#### Work to be completed
Restate, word for word, every line of the data.

[Start Given material]

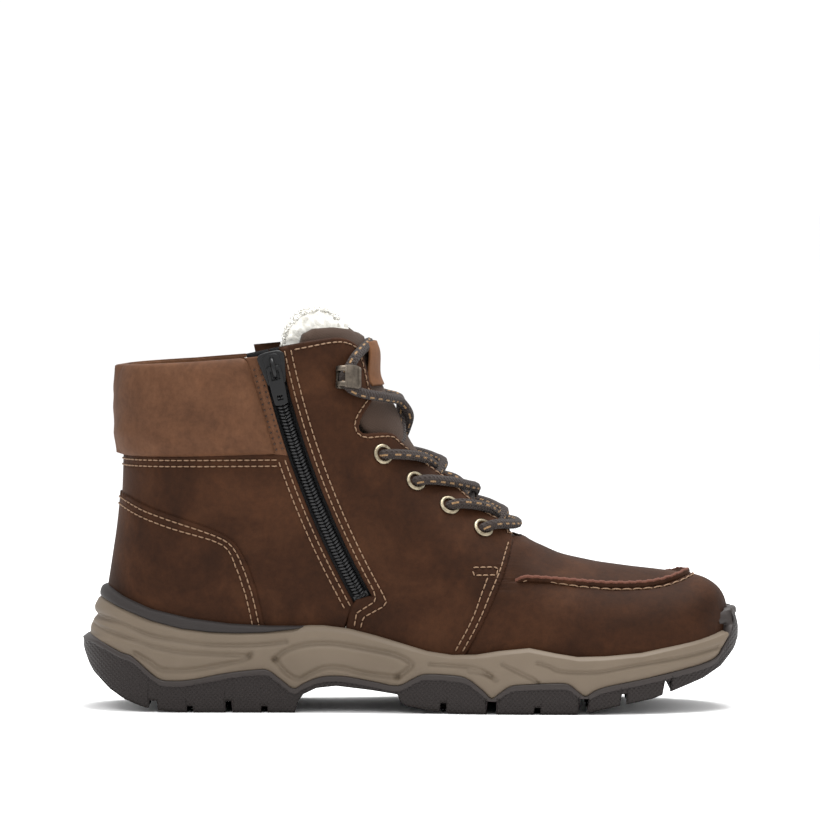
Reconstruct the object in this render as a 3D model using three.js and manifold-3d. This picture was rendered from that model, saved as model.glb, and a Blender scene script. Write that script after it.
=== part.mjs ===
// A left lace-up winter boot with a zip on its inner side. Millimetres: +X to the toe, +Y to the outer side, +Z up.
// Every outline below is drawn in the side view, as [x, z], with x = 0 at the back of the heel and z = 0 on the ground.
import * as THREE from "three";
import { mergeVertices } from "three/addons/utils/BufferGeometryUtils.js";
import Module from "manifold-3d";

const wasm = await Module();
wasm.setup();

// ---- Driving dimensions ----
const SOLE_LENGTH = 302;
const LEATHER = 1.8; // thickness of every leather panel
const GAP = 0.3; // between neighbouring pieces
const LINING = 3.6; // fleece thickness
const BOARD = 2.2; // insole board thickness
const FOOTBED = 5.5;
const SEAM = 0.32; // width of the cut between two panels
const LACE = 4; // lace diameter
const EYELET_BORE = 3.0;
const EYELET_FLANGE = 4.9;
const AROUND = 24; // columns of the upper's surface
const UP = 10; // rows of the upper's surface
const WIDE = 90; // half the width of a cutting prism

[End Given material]

#### Reply to the task
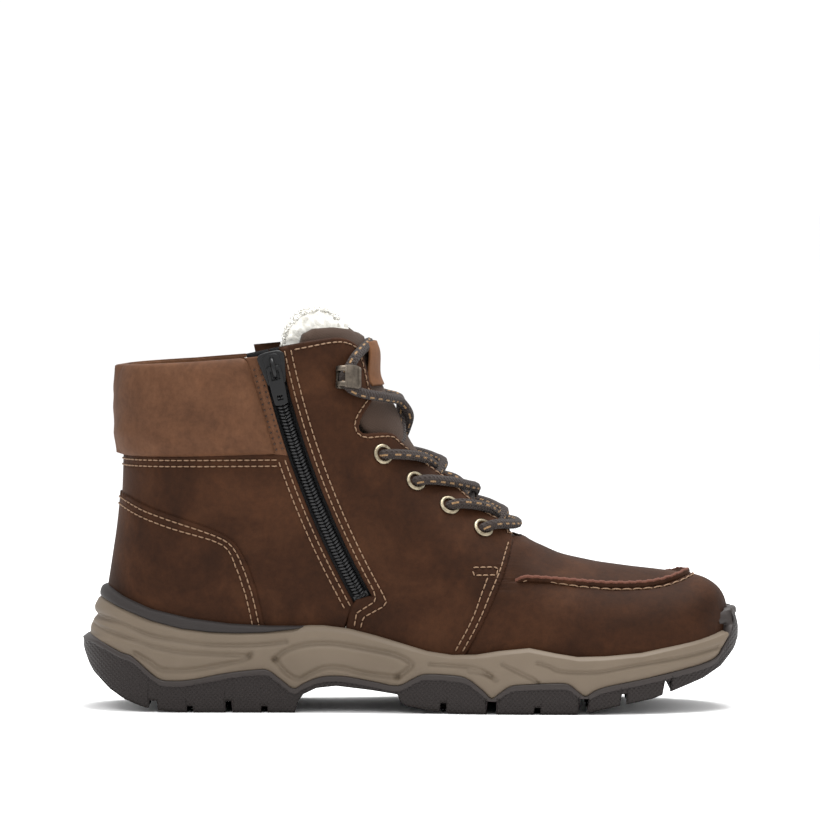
Reconstruct the object in this render as a 3D model using three.js and manifold-3d. This picture was rendered from that model, saved as model.glb, and a Blender scene script. Write that script after it.
=== part.mjs ===
// A left lace-up winter boot with a zip on its inner side. Millimetres: +X to the toe, +Y to the outer side, +Z up.
// Every outline below is drawn in the side view, as [x, z], with x = 0 at the back of the heel and z = 0 on the ground.
import * as THREE from "three";
import { mergeVertices } from "three/addons/utils/BufferGeometryUtils.js";
import Module from "manifold-3d";

const wasm = await Module();
wasm.setup();

// ---- Driving dimensions ----
const SOLE_LENGTH = 302;
const LEATHER = 1.8; // thickness of every leather panel
const GAP = 0.3; // between neighbouring pieces
const LINING = 3.6; // fleece thickness
const BOARD = 2.2; // insole board thickness
const FOOTBED = 5.5;
const SEAM = 0.32; // width of the cut between two panels
const LACE = 4; // lace diameter
const EYELET_BORE = 3.0;
const EYELET_FLANGE = 4.9;
const AROUND = 24; // columns of the upper's surface
const UP = 10; // rows of the upper's surface
const WIDE = 90; // half the width of a cutting prism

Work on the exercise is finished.